The next, on-start, is a function that takes a list of names of all the other processes (all strings), and returns an action. An action has two fields: the new state of the process (here, just a natural number 0), and a list of packets to send. These are the initial messages that start the concurrent process. In the above, there is only one. It is addressed to itself (which is fine), and the data that is passed in the message is the number 1.

The second clause, on-receive, is how the process handles messages that are sent to it. This function is called for every message that is sent to this process. It is called with the current version of the processes state and the packet. The packet, which is a receive-packet, has two fields: msg and from, which is the id of the process that sent it. In this case, what we do is construct a new version of the state by adding whatever value is included (the msg field) to the state. In this program, we don’t care who sent the message, since we know it was the same process!
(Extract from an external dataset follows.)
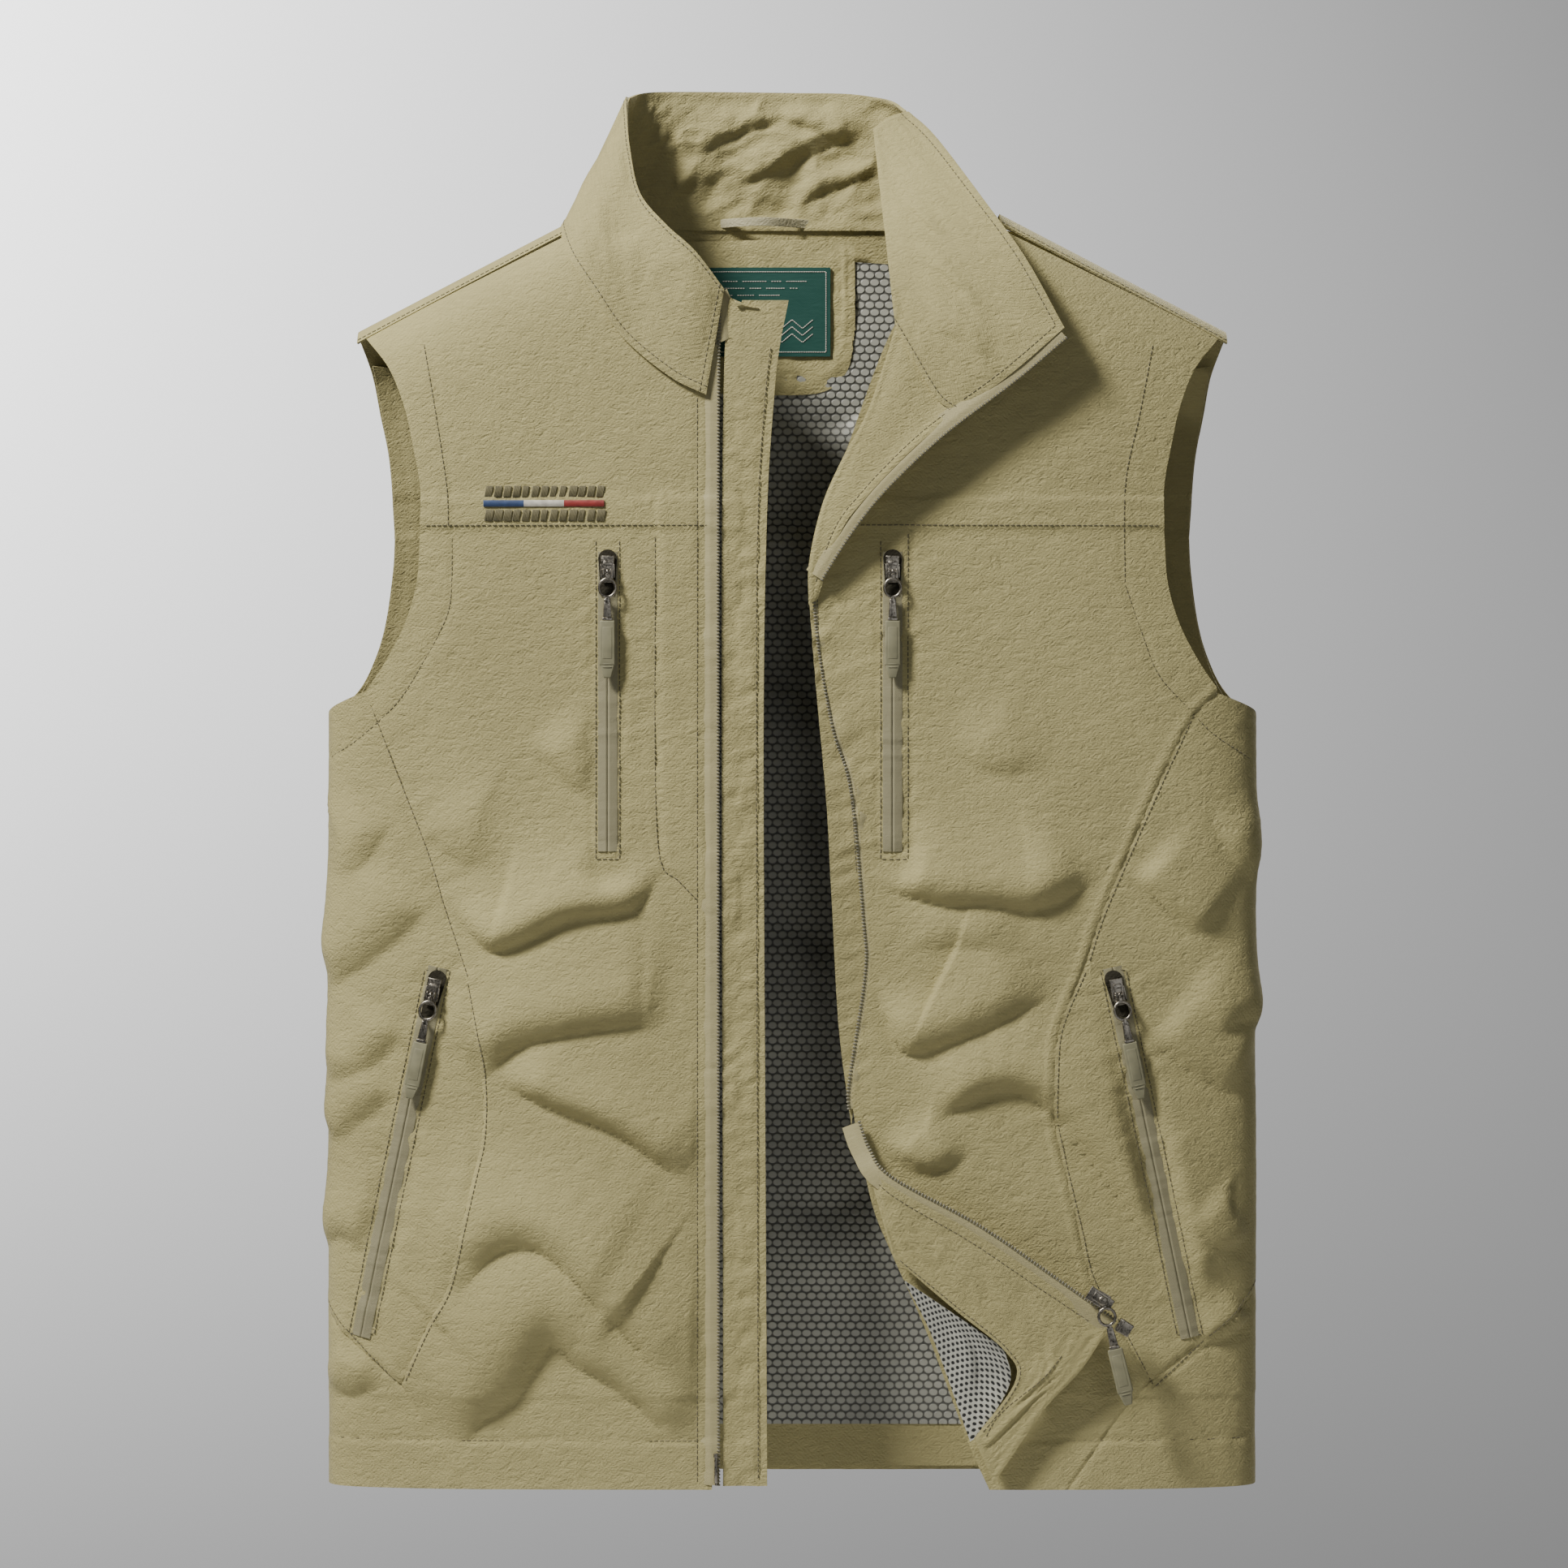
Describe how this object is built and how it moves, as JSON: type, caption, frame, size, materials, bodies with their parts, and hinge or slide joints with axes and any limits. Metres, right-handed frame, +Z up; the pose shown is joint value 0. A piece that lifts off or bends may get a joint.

Like on-start, the on-receive handler returns an action, and in this case, we do essentially the same thing: send a message to ourself with the number 1. Once the the state reaches 10, we stop sending messages.

Once all messages have been handled, the final states of all processes are returned: this is a list of tuples: names of the processes paired with their final states.

To get more visibility into what is happening, you can run with start-debug instead of start. This will print all packets that are being sent, and show the state of each process after it it handles a packet.

Exercise: extend the above to create a program that has two processes. They should send messages to each other, counting how many messages have been sent, and stop once one has received 10 messages.

(define (other-p nm)
  (if (string=? nm "a") "b" "a"))
(define (p nm)
  (process
   (name nm)
   (on-start
    (λ (others)
      (action 0 (list (send-packet (other-p nm) 1)))))
   (on-receive
    (λ (state pkt)
      (cond
        [(> state 10)
         (action state (list))]
        [else
         (let ([state* (+ state (receive-packet-msg pkt))])
           (action state* (list (send-packet (other-p nm) 1))))])))))
(start-debug first (list (p "a") (p "b")))

;;;; (packet #:from "a" #:to "b" #:msg 1)

;;;; (state #:process "b" #:value 1)

;;;; (packet #:from "b" #:to "a" #:msg 1)

;;;; (state #:process "a" #:value 1)

;;;; (packet #:from "a" #:to "b" #:msg 1)

;;;; (state #:process "b" #:value 2)

;;;; (packet #:from "b" #:to "a" #:msg 1)

;;;; (state #:process "a" #:value 2)

;;;; (packet #:from "a" #:to "b" #:msg 1)

;;;; (state #:process "b" #:value 3)

;;;; (packet #:from "b" #:to "a" #:msg 1)

;;;; (state #:process "a" #:value 3)

;;;; (packet #:from "a" #:to "b" #:msg 1)

;;;; (state #:process "b" #:value 4)

;;;; (packet #:from "b" #:to "a" #:msg 1)

;;;; (state #:process "a" #:value 4)

;;;; (packet #:from "a" #:to "b" #:msg 1)

;;;; (state #:process "b" #:value 5)

;;;; (packet #:from "b" #:to "a" #:msg 1)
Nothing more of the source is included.